Rolling Down the Pierced Tube
The rolls seize the forward end of the bar and swiftly whirl it as it is slowly pulled in. A piercing head of high-speed steel at the end of a stiff mandrel extends between the rolls just as we saw it in the pipe-rolling process. As the forward end of the rapidly whirling white-hot steel bar pushes against this piercing head, the piece, weakened along its center line is pierced. As neither the rolls nor the piercing head can be resisted, it is forced through the rolls and grinds its way over the piercing head with the supporting bar, the walls of the white-hot tube being thinned down and the piece very materially lengthened.
It comes out a rough tube with thick and irregular walls. After its removal from the rolling mill bar upon which another and colder piercing head is placed in readiness for the next tube, it goes to other rolls through which it is passed, first without a mandrel inside, and later, with one, until it has become somewhere near the desired size and the walls have been pulled down to the proper thickness. The mandrel, of course, determines the size of the interior of the tube, and the rolls, its outside diameter.
Some are sold in this form as hot-finished tubes after having been straightened and cut to length by removal of the ends.
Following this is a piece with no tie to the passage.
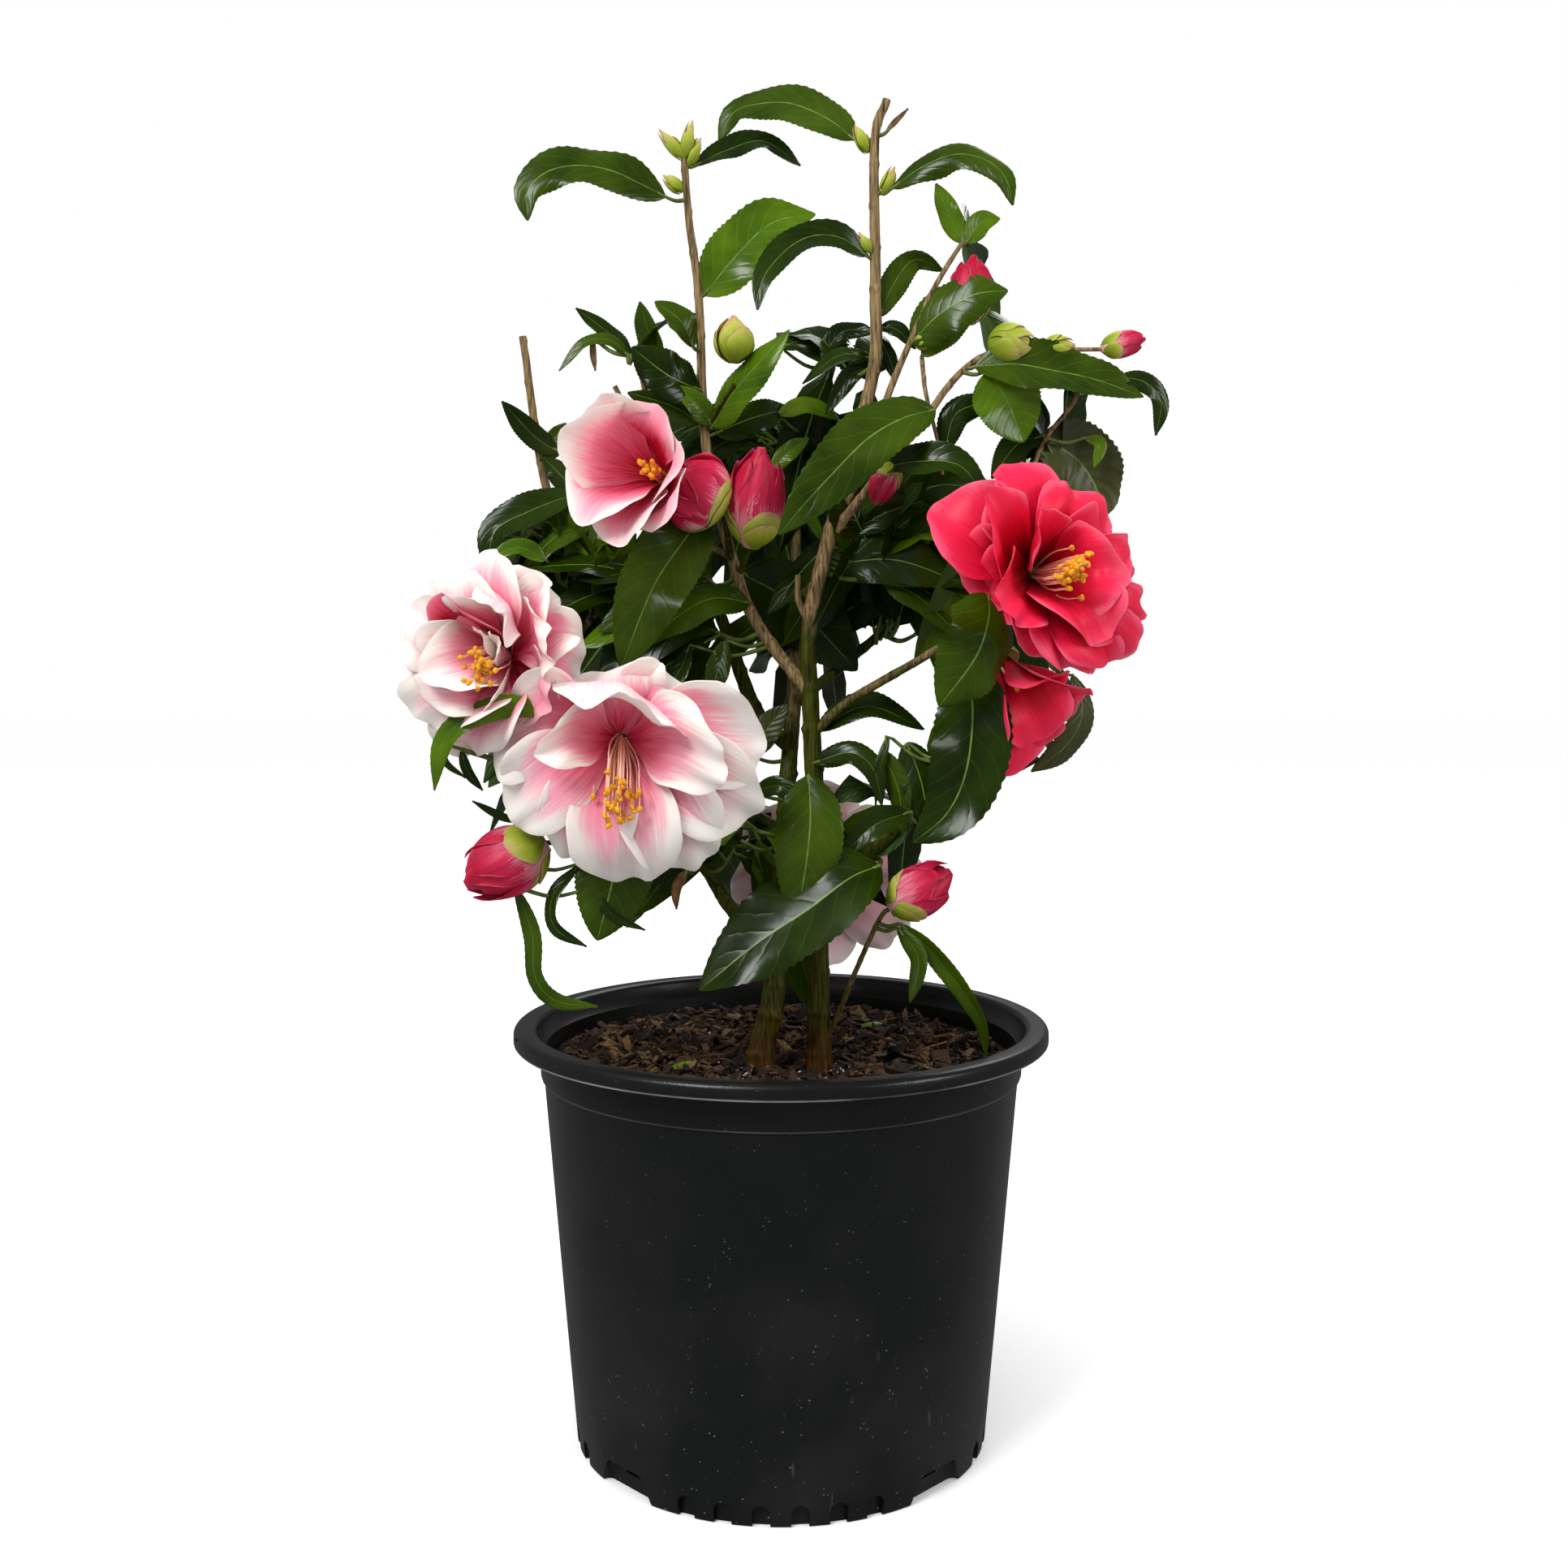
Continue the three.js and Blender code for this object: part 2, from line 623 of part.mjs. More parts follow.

A great deal of the seamless tubing made is given the cold finish, i.e., it is drawn through dies much as rods are drawn in the making of wire.
For cold-drawing, one end of each tube is reduced in size over a length of a few inches, by forging or by other means. This is where the “pliers” are to take hold.
Now we can never heat steel without forming upon it a brittle oxide or scale which is much harder and harsher than the metal itself. During its sojourn in the heating furnace and its journey through the rolls, therefore, each of the tubes acquired a hard brittle surface which must be removed before the tube can be “drawn.” The most practical way of removing this scale is by “pickling” the tube in some weak acid, usually sulphuric (oil of vitriol). The acid dissolves some of the scale and loosens the remainder so that it can be washed off. To neutralize any excess acid which clings to the tube and to aid lubrication, it is dipped into lime-water and then dried.
The tube now goes to the drawing benches which are long steel frames along which a heavy steel draw chain is continuously traveling from the center toward one end. Anchored at the opposite end of the bench is a long bar upon which is fastened the mandrel or ball which is to determine the inside diameter of the tube in the drawing as did the mandrel between the rolls in the rolling.